## Supplied information
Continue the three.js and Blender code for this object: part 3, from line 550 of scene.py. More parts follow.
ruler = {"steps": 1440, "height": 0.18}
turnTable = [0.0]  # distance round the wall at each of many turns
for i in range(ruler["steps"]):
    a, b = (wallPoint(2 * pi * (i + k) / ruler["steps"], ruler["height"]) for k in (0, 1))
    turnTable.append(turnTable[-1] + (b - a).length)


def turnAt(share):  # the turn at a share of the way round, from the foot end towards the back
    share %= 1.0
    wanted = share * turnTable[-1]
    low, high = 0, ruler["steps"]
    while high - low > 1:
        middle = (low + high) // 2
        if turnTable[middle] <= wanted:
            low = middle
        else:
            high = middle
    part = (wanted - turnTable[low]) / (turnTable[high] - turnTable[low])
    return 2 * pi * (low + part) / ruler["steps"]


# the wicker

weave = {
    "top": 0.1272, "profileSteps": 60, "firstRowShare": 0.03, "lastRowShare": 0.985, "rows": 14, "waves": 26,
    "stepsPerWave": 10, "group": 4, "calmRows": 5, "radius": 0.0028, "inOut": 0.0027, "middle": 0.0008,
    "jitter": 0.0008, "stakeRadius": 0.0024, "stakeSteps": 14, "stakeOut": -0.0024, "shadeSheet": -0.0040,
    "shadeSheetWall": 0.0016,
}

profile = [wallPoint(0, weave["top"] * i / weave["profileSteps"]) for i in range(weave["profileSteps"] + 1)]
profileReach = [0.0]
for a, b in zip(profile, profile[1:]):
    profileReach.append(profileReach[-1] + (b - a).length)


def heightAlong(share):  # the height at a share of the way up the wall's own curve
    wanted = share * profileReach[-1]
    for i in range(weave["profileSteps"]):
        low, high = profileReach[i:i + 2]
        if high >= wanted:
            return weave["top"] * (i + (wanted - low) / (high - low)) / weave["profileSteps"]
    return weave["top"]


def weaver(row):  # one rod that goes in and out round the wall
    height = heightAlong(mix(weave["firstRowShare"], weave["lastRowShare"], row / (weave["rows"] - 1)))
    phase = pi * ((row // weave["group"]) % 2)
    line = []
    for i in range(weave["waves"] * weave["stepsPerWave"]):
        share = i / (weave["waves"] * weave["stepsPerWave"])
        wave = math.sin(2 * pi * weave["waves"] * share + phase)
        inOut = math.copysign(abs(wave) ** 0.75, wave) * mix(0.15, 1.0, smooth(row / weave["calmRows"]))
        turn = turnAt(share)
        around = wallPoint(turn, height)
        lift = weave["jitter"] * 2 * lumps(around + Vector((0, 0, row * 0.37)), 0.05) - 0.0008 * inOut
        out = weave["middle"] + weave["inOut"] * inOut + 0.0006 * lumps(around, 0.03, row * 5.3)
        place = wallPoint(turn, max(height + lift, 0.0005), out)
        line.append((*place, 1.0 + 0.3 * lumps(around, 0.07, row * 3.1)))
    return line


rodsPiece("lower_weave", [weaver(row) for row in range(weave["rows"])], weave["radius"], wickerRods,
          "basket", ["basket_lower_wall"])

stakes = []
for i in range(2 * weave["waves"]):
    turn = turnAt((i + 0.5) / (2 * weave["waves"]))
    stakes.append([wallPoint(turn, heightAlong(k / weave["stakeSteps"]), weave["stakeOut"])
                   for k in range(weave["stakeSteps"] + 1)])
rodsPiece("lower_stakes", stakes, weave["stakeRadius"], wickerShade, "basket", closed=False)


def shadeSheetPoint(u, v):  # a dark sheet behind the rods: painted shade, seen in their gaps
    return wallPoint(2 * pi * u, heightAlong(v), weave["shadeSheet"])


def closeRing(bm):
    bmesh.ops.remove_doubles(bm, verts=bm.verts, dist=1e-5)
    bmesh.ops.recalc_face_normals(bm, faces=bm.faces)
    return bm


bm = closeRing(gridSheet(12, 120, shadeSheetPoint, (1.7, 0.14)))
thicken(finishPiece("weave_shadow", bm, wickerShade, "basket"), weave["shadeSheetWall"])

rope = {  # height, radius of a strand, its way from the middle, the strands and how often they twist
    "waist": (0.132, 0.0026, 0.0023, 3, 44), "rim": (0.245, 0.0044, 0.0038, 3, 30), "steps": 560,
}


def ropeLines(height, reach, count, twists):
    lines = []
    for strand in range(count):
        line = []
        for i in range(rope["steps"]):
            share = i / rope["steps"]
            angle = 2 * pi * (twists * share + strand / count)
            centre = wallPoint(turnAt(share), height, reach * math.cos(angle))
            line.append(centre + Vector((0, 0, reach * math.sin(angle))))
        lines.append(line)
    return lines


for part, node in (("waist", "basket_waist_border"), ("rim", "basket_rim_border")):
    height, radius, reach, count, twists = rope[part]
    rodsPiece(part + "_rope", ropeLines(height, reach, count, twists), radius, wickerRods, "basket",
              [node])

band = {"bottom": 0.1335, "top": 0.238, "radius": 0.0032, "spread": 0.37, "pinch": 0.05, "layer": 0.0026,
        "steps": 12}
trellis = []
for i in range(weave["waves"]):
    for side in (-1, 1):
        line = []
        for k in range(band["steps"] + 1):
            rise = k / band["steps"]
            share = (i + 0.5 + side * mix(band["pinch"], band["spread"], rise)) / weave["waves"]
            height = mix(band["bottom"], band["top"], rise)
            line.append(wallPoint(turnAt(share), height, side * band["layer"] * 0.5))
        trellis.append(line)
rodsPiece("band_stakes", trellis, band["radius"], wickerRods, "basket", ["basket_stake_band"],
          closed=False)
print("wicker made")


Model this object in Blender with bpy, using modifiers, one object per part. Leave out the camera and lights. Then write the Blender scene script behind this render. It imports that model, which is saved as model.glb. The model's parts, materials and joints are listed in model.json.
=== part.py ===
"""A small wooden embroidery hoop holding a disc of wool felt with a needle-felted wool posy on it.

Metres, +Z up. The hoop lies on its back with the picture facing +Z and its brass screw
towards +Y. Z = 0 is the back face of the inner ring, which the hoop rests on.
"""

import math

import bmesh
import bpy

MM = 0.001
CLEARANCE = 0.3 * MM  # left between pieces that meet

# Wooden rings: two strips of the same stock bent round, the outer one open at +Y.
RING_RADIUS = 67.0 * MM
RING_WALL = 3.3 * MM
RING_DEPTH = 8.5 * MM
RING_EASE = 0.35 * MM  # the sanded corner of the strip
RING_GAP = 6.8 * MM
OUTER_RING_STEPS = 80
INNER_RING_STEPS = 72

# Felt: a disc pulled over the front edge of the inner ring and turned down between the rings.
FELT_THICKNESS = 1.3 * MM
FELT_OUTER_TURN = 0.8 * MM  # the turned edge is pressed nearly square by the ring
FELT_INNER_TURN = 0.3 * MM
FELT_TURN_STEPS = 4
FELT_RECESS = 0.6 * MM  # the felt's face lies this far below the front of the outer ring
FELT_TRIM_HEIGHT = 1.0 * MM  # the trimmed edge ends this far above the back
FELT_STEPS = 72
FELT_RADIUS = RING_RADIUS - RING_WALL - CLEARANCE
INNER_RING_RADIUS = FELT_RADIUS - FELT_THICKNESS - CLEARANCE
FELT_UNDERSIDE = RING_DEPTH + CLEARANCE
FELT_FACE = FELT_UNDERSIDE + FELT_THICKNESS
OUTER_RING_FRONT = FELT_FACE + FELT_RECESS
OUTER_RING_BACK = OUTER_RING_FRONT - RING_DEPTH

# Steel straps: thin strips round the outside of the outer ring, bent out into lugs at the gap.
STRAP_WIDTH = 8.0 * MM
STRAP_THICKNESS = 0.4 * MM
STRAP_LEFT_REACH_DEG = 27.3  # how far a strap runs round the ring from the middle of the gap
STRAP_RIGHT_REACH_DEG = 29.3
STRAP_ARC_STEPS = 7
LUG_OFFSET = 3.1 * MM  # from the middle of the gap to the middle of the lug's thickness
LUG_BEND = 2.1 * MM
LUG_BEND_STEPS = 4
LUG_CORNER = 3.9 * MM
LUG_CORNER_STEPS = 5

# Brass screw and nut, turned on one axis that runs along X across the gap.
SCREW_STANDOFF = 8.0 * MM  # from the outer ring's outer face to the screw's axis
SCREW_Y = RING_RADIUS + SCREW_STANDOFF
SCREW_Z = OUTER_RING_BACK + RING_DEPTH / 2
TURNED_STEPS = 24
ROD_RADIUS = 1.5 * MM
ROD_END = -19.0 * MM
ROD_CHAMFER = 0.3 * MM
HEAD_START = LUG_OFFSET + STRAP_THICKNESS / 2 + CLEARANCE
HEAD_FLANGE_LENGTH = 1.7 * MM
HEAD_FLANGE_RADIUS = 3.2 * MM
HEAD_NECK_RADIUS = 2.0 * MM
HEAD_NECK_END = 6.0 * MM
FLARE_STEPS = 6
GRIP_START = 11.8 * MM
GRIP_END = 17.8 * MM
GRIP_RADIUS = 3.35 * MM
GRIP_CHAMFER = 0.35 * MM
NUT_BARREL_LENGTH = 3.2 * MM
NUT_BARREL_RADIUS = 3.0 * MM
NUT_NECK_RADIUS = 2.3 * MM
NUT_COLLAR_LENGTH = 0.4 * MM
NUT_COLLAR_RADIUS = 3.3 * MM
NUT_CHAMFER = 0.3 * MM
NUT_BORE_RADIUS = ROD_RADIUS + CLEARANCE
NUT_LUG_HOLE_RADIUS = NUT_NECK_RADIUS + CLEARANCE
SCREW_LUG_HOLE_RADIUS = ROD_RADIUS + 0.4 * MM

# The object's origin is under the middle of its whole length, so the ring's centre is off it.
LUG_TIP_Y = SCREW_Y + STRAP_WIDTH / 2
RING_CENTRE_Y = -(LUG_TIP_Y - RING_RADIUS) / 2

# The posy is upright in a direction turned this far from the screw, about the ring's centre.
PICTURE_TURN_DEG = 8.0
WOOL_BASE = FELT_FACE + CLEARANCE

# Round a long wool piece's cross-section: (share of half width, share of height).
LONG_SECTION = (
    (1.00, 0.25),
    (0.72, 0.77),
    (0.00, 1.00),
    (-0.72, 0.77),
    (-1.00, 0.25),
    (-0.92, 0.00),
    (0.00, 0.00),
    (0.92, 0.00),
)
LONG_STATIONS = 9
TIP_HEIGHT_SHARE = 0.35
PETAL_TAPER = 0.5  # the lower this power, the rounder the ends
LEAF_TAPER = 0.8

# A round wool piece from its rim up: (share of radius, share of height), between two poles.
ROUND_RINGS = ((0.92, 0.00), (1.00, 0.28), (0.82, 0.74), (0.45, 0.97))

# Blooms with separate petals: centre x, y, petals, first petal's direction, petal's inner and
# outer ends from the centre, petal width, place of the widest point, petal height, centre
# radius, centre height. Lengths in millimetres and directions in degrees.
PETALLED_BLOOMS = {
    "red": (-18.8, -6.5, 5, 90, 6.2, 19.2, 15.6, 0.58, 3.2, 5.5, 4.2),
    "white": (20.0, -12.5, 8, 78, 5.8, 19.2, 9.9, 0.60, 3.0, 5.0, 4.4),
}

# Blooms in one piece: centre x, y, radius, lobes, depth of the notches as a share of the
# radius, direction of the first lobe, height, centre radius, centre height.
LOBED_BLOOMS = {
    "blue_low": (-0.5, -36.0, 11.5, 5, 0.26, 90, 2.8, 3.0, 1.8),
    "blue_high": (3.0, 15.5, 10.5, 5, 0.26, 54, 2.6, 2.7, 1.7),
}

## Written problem
The required output is the exact run of lines from the beginning of the listing above to the line that contains "profileReach.append(profileReach[-1] + (b", inclusive of both.

## Exercise output
Continue the three.js and Blender code for this object: part 3, from line 550 of scene.py. More parts follow.
ruler = {"steps": 1440, "height": 0.18}
turnTable = [0.0]  # distance round the wall at each of many turns
for i in range(ruler["steps"]):
    a, b = (wallPoint(2 * pi * (i + k) / ruler["steps"], ruler["height"]) for k in (0, 1))
    turnTable.append(turnTable[-1] + (b - a).length)


def turnAt(share):  # the turn at a share of the way round, from the foot end towards the back
    share %= 1.0
    wanted = share * turnTable[-1]
    low, high = 0, ruler["steps"]
    while high - low > 1:
        middle = (low + high) // 2
        if turnTable[middle] <= wanted:
            low = middle
        else:
            high = middle
    part = (wanted - turnTable[low]) / (turnTable[high] - turnTable[low])
    return 2 * pi * (low + part) / ruler["steps"]


# the wicker

weave = {
    "top": 0.1272, "profileSteps": 60, "firstRowShare": 0.03, "lastRowShare": 0.985, "rows": 14, "waves": 26,
    "stepsPerWave": 10, "group": 4, "calmRows": 5, "radius": 0.0028, "inOut": 0.0027, "middle": 0.0008,
    "jitter": 0.0008, "stakeRadius": 0.0024, "stakeSteps": 14, "stakeOut": -0.0024, "shadeSheet": -0.0040,
    "shadeSheetWall": 0.0016,
}

profile = [wallPoint(0, weave["top"] * i / weave["profileSteps"]) for i in range(weave["profileSteps"] + 1)]
profileReach = [0.0]
for a, b in zip(profile, profile[1:]):
    profileReach.append(profileReach[-1] + (b - a).length)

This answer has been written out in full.